Given the amount of extra information that EEG authentication systems are able glean about the user, current EEG systems could be likened to the hypothetical fingerprint reader that pricks the user’s finger. Serwadda wants to drive research that develops EEG authentication systems that perform the intended purpose while revealing minimal information about traits other than the user’s identity in authentication terms.
Currently, in the vast majority of studies on the EEG authentication problem, researchers primarily seek to outdo each other in terms of the system error rates. They work with the central objective of designing a system having error rates which are much lower than the state-of-the-art. Whenever a research group develops or publishes an EEG authentication system that attains the lowest error rates, such a system is immediately installed as the reference point.

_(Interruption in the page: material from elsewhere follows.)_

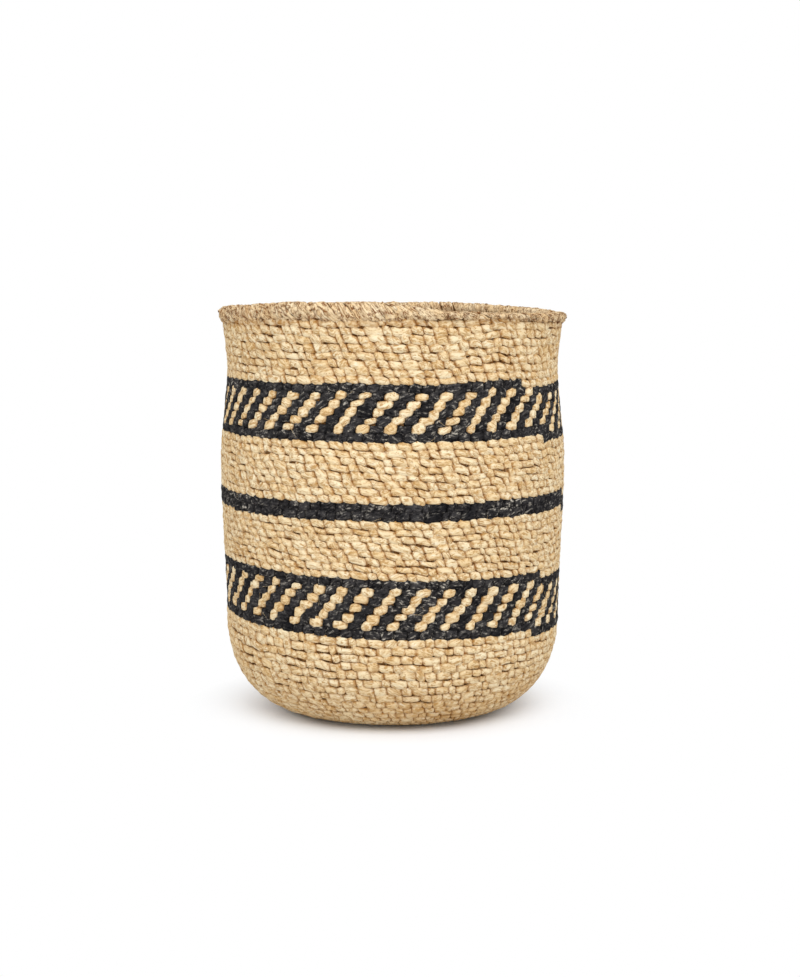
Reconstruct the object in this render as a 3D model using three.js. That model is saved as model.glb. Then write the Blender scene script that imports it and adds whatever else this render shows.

A critical question that has not seen much attention up to this point is how certain design attributes of these systems, in other words the kinds of features used to formulate the user template, might relate to their potential to leak sensitive personal information. If, for example, a system with the lowest authentication error rates comes with the added baggage of leaking a significantly higher amount of private information, then such a system might, in practice, not be as useful as its low error rates suggest. Users would only accept, and get the full utility of the system, if the potential privacy breaches associated with the system are well understood and appropriate mitigations undertaken.
But, Serwadda said, while the EEG is still being studied, the next wave of invention is already beginning.
“In light of the privacy challenges seen with the EEG, it is noteworthy that the next wave of technology after the EEG is already being developed,” Serwadda said. “One of those technologies is functional near-infrared spectroscopy (fNIRS), which has a much higher signal-to-noise ratio than an EEG. It gives a more accurate picture of brain activity given its ability to focus on a particular region of the brain.”
The good news, for now, is fNIRS technology is still quite expensive; however there is every likelihood that the prices will drop over time, potentially leading to a civilian application to this technology. Thanks to the efforts of researchers like Serwadda, minimizing the leakage of sensitive personal information through these technologies is beginning to gain attention in the research community.
“The basic idea behind this research is to motivate a direction of research which selects design parameters in such a way that we not only care about recognizing users very accurately but also care about minimizing the amount of sensitive personal information it can read,” Serwadda said.